Çocuklar oradaki köyün çocukları.
Resmî açıklamalara göre “dur” ihtarına uymamışlar.
Cezası “ölüm” olmuş.
Samsun gibi savaştan onca uzak bir yerde asker böylesine panik içinde davranıyorsa, bir düşünün Güneydoğu’da neler oluyor.
İki köylü çocuğunu, öldürmeden durduramıyor askerler.
Kılıçdaroğlu ne diyecek, “komutanlar içerde olduğu” için mi vuruldu Samsun’daki köylü çocuğu?
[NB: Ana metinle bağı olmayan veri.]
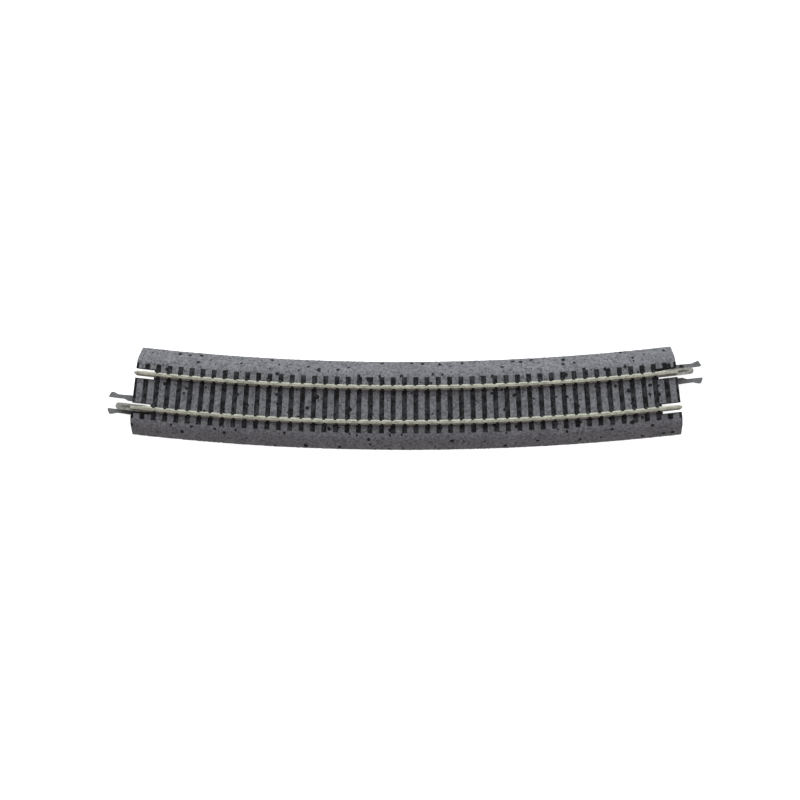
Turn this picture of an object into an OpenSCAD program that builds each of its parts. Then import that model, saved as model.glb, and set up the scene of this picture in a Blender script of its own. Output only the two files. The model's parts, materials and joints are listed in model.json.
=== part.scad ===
// Curved sectional model track: a hollow moulded ballast base, a moulded strip of sleepers, two drawn
// rails, and at each end one push-fit joiner made of a plastic clip, a metal rail joiner and two prongs.
//
// The origin is on the ground plane, below the middle of the centre line. +X runs along the track to the
// right-hand end, +Y points to the centre of the curve and +Z is up.
//
// At each end the joiner sits on the rail that is on the left when looking out of the section, and the
// other rail ends in an open socket, so any end of one section mates with any end of another. The clips
// and the guides of the sockets are set a little closer to the centre line than the rails.

/* [Curve] */
// Radius of the track's centre line
curve_r = 490; // [250:5:900]
// Angle that the section turns through, in degrees
curve_angle = 13; // [10:0.5:26]

/* [Base] */
// Width over the feet of both shoulders
bed_w = 18; // [17.6:0.2:22]
// Width of the flat top between the shoulders
bed_top_w = 12.9; // [12.5:0.1:13.4]
// Height of the ballast between the sleepers
bed_h = 3.65; // [3.5:0.05:4.2]
// Radius of the rounded ridge between the flat top and each shoulder
ridge_r = 2.5; // [0.5:0.1:3]
// Height of the upright skirt at the foot of each shoulder
skirt_h = 0.35; // [0.2:0.05:0.6]
// Thickness of the shoulder walls
wall_t = 0.9; // [0.7:0.05:1]
// Thickness of the top deck
deck_t = 1.2; // [1.1:0.05:1.25]
// Thickness of the wall that closes each end
end_wall_t = 1; // [0.8:0.1:1.4]
// Number of sleeper pitches from one stiffening rib to the next
rib_every = 6; // [4:1:9]
// Radius of the blind track-nail hole under the middle of the base
nail_r = 0.6; // [0.4:0.05:0.8]
// Depth of the track-nail hole
nail_depth = 2.5; // [1.5:0.1:2.6]

/* [Sleepers] */
// Wanted spacing of the sleepers, which is rounded to fit the section
tie_pitch = 2.32; // [2.1:0.02:2.8]
// Size of a sleeper along the track
tie_w = 1; // [0.8:0.05:1.2]
// Size of a sleeper across the track
tie_len = 11.4; // [11:0.05:12]
// Thickness of a sleeper
tie_t = 0.8; // [0.65:0.05:0.85]
// Height of the sleeper tops above the ballast
tie_rise = 0.15; // [0.05:0.05:0.3]
// Length of a rail chair along the track
chair_len = 0.5; // [0.3:0.05:0.6]
// Distance that the two chairs of one rail are staggered either way
chair_stagger = 0.13; // [0:0.01:0.15]

/* [Rails] */
// Gauge, between the inner faces of the rail heads
gauge = 6.5; // [6.4:0.05:6.6]
// Height of a rail
rail_h = 1.4; // [1.2:0.05:1.6]
// Width of the rail head
head_w = 0.6; // [0.5:0.05:0.7]
// Width of the rail foot
foot_w = 1.05; // [0.95:0.05:1.1]

/* [Joints] */
// Length of the open notch round the end of each rail
notch_len = 3.67; // [3.6:0.01:3.8]
// Width of the open notch round the end of each rail
notch_w = 1.9; // [1.8:0.05:2]
// Length of a metal rail joiner
joiner_len = 6.7; // [6:0.1:7]
// Thickness of the sheet that a rail joiner is bent from
sheet_t = 0.14; // [0.1:0.01:0.16]
// Distance that the clips and sockets are set from the rails towards the centre line
clip_shift = 0.45; // [0:0.05:0.5]
// Reach of the prongs beyond the end of the base
prong_reach = 5.3; // [4.8:0.1:5.6]
// Distance that a barb stands out from its prong
barb_h = 0.37; // [0.3:0.01:0.45]

/* [Hidden] */
$fn = 48;

bed_grey = [0.42, 0.42, 0.43];
sleeper_black = [0.13, 0.125, 0.135];
nickel_silver = [0.72, 0.71, 0.63];
clip_grey = [0.46, 0.47, 0.47];

// the curve
sweep_fn = 1440;
half_angle = curve_angle / 2;
arc_len = curve_r * curve_angle * PI / 180;
pitches = 2 * round(arc_len / tie_pitch / 2);
pitch_angle = curve_angle / pitches;
past = 1;

// heights above the ground
tie_top = bed_h + tie_rise;
tie_bottom = tie_top - tie_t;
deck_z = bed_h - deck_t;

// the shoulders, with u measured outwards from the centre line
shoulder_run = (bed_w - bed_top_w) / 2 / (bed_h - skirt_h);
wall_run = wall_t * sqrt(1 + shoulder_run * shoulder_run);
ridge_turn = 90 - atan(shoulder_run);
ridge_u = bed_top_w / 2 - ridge_r * tan(ridge_turn / 2);
ridge_steps = 8;
rib_t = 0.8;
rib_z = 0.5;
weld = 0.2;
boss_r = 1.6;

// the sleeper strip
fit_gap = 0.02;
rail_u = (gauge + head_w) / 2;
stringer_w = 0.9;
stringer_z = tie_bottom + 0.1;
stringer_h = 0.35;
notch_web_w = 0.36;
notch_web_z = tie_bottom + 0.05;
first_whole_tie = ceil((notch_len + tie_w / 2) / (arc_len / pitches));
notch_web_len = first_whole_tie * arc_len / pitches - tie_w / 4;

// the rails
foot_edge = 0.16;
foot_t = 0.3;
web_w = 0.3;
head_edge = 0.08;
head_t = 0.4;
head_round = 0.1;
rail_end_gap = 0.03;
tip_r = foot_w / 2 + 0.03;

// the joiners, with x measured outwards from the end face and v sideways from the middle of the clip
slide_gap = 0.05;
arm_in = 0.75;
arm_out = 2.0;
arm_z = 1.0;
window_top = deck_z - 0.1;
arm_top = window_top - slide_gap;
clip_back = 5.5;
bar_front = 4.0;
lip_top = arm_z - slide_gap;
guide_v = arm_out + slide_gap;
guide_t = 0.8;
guide_z = 0.4;
lip_w = 0.35;
tongue_w = 0.9;
tongue_foot_w = 0.6;
tongue_z = 1.6;
tongue_reach = 2.6;
tongue_back = notch_len - 0.07;
joiner_gap = 0.03;
joiner_z = tie_top - fit_gap - sheet_t;
joiner_w = foot_w + 2 * (joiner_gap + sheet_t);
lip_slit = 0.4;
lip_len = 4.2;
peg_r = 0.25;
peg_x = -1.5;

// the prongs
knuckle_r = (arm_out - arm_in) / 2;
knuckle_v = (arm_out + arm_in) / 2;
knuckle_x = 1.75 - knuckle_r;
knuckle_gap = 0.03;
cup_x = knuckle_x - knuckle_r * 0.5;
prong_in = 1.12;
prong_out = 1.93;
barb_x = prong_reach - 0.6;
barb_back = prong_reach - 1.75;
neck_x = 2.15;
socket_len = prong_reach - 1.5;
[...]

Yoksa askerler yeterince iyi eğitilmediği için mi?
Askerin eline bombayı verip pimi çekmek, bir mezrada Ceylan’ı roketle parçalamak, yüzlerce askerin “intihar” ettiği bir ordu kurmak, düğünden dönen Gökhan’ı PKK’lı diye vurmak...
Bütün bunlar “komutanlar içerde” diye mi oluyor?
Yoksa, komutanlar hapse girmelerine yol açan işleri askerlikten daha fazla önemsedikleri için mi?
Siyasetçisi “barışamıyor”, ordusu “savaşamıyor”, garip bir memleket burası.
Sonuç ne oluyor derseniz...
Çocuklar ölüyor.
Hep çocuklar ölüyor.
Ve, ana muhalefet lideri “Komutanlar hapiste de ondan” diyor.
Belki de ondan değildir...
Belki de “darbecileri ve Ergenekoncuları” korumak için kendini parçalayan ana muhalefet, bir kez bile “ölen çocukların hesabını sormadığı” içindir.